Number three: the Arab-Israeli conflict was always considered to be a political one: a conflict between Arabs and Israelis. The fundamentalists are doing their level best to turn it into a religious conflict—Muslim against Jew, Islam against Judaism. And while a political conflict is possible to solve through negotiation and compromise, there are no solutions to a theological conflict. Then it is jihad—religious war: their God against our God. Were they to win, our conflict would go from war to war, and from stalemate to stalemate. [emphasis added] (p. 707) The context for this description of the Middle East is Rabin's response to Avner's question as to why he shook Arafat's hand at the signing of the Oslo Accords: He and his PLO represent the last vestige of secular Palestinian nationalism. We have nobody else to deal with. It is either the PLO or nothing. It is a long shot for a possible settlement, or the certainty of no settlement at all at a time when the radicals are going nuclear. With the growing threat of Islamic fundamentalism, negotiating with secular Palestinian Arabs made sense to Rabin.

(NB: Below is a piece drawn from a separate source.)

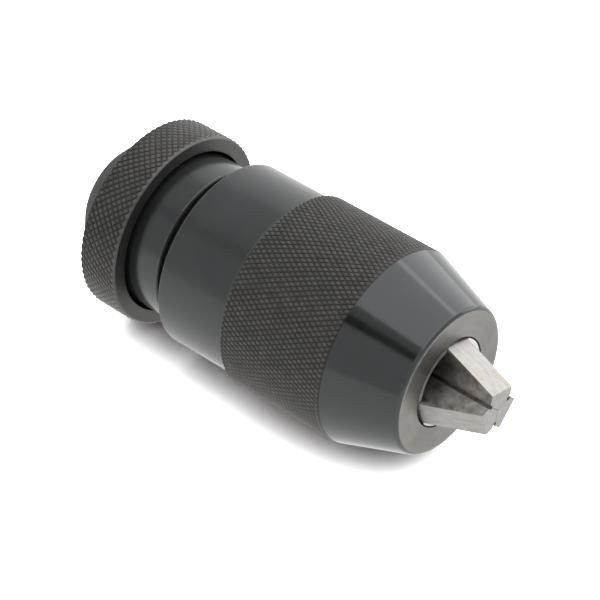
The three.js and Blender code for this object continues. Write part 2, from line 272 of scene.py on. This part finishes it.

Neither he -- nor then-President Clinton -- saw the potential in negotiating and working with other Arab states within those concentric circles. There's no reason they would, when all the contemporary thinking was focused on the Palestinian Arabs as a key to peace, a cold peace in line with the peace treaties signed with Egypt and Jordan with no thought of normalization. According to that thinking, it is either the Palestinian Arabs or nothing.
The Middle East achievements of the Trump administration this year took Rabin's outline and acted on it.
What Rabin might have further accomplished, we will never know.He was stopped again, this time by a bullet, from pursuing peace.
But like Nixon and Rabin, Trump too will not be pursuing his vision for peace to its full extent.